DATA PROVIDED:
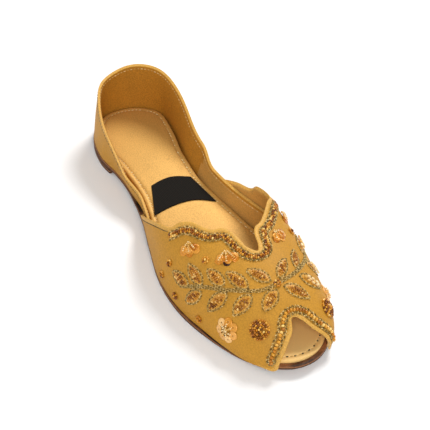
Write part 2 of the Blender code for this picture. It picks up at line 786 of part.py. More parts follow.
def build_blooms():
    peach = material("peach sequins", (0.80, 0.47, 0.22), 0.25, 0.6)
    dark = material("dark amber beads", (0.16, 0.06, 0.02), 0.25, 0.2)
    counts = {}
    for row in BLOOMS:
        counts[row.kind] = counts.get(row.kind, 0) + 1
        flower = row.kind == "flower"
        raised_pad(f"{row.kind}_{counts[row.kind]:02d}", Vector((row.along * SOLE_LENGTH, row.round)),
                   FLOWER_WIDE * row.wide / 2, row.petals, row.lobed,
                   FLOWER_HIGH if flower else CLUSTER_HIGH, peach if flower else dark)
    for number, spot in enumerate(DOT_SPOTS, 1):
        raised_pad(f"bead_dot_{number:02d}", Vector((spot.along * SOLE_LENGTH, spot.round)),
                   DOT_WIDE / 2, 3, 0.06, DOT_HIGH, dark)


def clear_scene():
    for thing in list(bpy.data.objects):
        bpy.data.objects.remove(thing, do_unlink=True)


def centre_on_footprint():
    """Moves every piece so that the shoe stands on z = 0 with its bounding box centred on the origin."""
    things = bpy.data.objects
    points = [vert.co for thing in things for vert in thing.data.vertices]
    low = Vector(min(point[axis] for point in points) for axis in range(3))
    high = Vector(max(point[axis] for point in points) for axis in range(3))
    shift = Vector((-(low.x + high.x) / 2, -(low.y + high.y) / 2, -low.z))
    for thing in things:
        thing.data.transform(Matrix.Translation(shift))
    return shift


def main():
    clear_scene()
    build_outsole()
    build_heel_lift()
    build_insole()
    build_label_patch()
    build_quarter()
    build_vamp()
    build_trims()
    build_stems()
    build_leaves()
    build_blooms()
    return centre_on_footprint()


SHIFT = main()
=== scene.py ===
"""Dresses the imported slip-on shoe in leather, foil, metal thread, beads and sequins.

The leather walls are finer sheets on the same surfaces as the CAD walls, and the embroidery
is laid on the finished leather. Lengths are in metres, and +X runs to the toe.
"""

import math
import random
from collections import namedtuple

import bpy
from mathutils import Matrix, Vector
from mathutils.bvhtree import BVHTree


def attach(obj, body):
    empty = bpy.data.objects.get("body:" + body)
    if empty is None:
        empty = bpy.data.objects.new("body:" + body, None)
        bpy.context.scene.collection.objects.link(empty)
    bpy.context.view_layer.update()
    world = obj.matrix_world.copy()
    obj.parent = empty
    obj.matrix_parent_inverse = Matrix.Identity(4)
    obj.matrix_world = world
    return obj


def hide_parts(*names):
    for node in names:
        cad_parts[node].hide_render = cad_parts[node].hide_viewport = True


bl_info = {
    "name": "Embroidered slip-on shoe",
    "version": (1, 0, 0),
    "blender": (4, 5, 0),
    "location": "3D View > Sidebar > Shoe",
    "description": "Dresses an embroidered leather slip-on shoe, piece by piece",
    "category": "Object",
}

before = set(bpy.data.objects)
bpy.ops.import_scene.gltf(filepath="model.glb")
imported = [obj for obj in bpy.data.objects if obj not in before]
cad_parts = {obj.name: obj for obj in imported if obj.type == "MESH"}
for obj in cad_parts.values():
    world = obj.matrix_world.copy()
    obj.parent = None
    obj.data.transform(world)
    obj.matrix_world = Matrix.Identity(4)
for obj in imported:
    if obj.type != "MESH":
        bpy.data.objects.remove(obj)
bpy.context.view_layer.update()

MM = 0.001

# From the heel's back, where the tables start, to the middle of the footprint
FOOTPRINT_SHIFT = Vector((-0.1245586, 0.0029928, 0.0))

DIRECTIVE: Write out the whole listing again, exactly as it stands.

CORRECT ANSWER:
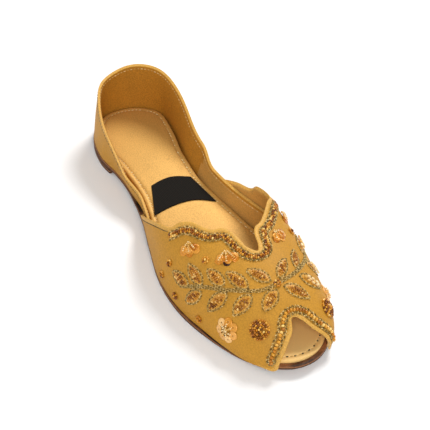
Write part 2 of the Blender code for this picture. It picks up at line 786 of part.py. More parts follow.
def build_blooms():
    peach = material("peach sequins", (0.80, 0.47, 0.22), 0.25, 0.6)
    dark = material("dark amber beads", (0.16, 0.06, 0.02), 0.25, 0.2)
    counts = {}
    for row in BLOOMS:
        counts[row.kind] = counts.get(row.kind, 0) + 1
        flower = row.kind == "flower"
        raised_pad(f"{row.kind}_{counts[row.kind]:02d}", Vector((row.along * SOLE_LENGTH, row.round)),
                   FLOWER_WIDE * row.wide / 2, row.petals, row.lobed,
                   FLOWER_HIGH if flower else CLUSTER_HIGH, peach if flower else dark)
    for number, spot in enumerate(DOT_SPOTS, 1):
        raised_pad(f"bead_dot_{number:02d}", Vector((spot.along * SOLE_LENGTH, spot.round)),
                   DOT_WIDE / 2, 3, 0.06, DOT_HIGH, dark)


def clear_scene():
    for thing in list(bpy.data.objects):
        bpy.data.objects.remove(thing, do_unlink=True)


def centre_on_footprint():
    """Moves every piece so that the shoe stands on z = 0 with its bounding box centred on the origin."""
    things = bpy.data.objects
    points = [vert.co for thing in things for vert in thing.data.vertices]
    low = Vector(min(point[axis] for point in points) for axis in range(3))
    high = Vector(max(point[axis] for point in points) for axis in range(3))
    shift = Vector((-(low.x + high.x) / 2, -(low.y + high.y) / 2, -low.z))
    for thing in things:
        thing.data.transform(Matrix.Translation(shift))
    return shift


def main():
    clear_scene()
    build_outsole()
    build_heel_lift()
    build_insole()
    build_label_patch()
    build_quarter()
    build_vamp()
    build_trims()
    build_stems()
    build_leaves()
    build_blooms()
    return centre_on_footprint()


SHIFT = main()
=== scene.py ===
"""Dresses the imported slip-on shoe in leather, foil, metal thread, beads and sequins.

The leather walls are finer sheets on the same surfaces as the CAD walls, and the embroidery
is laid on the finished leather. Lengths are in metres, and +X runs to the toe.
"""

import math
import random
from collections import namedtuple

import bpy
from mathutils import Matrix, Vector
from mathutils.bvhtree import BVHTree


def attach(obj, body):
    empty = bpy.data.objects.get("body:" + body)
    if empty is None:
        empty = bpy.data.objects.new("body:" + body, None)
        bpy.context.scene.collection.objects.link(empty)
    bpy.context.view_layer.update()
    world = obj.matrix_world.copy()
    obj.parent = empty
    obj.matrix_parent_inverse = Matrix.Identity(4)
    obj.matrix_world = world
    return obj


def hide_parts(*names):
    for node in names:
        cad_parts[node].hide_render = cad_parts[node].hide_viewport = True


bl_info = {
    "name": "Embroidered slip-on shoe",
    "version": (1, 0, 0),
    "blender": (4, 5, 0),
    "location": "3D View > Sidebar > Shoe",
    "description": "Dresses an embroidered leather slip-on shoe, piece by piece",
    "category": "Object",
}

before = set(bpy.data.objects)
bpy.ops.import_scene.gltf(filepath="model.glb")
imported = [obj for obj in bpy.data.objects if obj not in before]
cad_parts = {obj.name: obj for obj in imported if obj.type == "MESH"}
for obj in cad_parts.values():
    world = obj.matrix_world.copy()
    obj.parent = None
    obj.data.transform(world)
    obj.matrix_world = Matrix.Identity(4)
for obj in imported:
    if obj.type != "MESH":
        bpy.data.objects.remove(obj)
bpy.context.view_layer.update()

MM = 0.001

# From the heel's back, where the tables start, to the middle of the footprint
FOOTPRINT_SHIFT = Vector((-0.1245586, 0.0029928, 0.0))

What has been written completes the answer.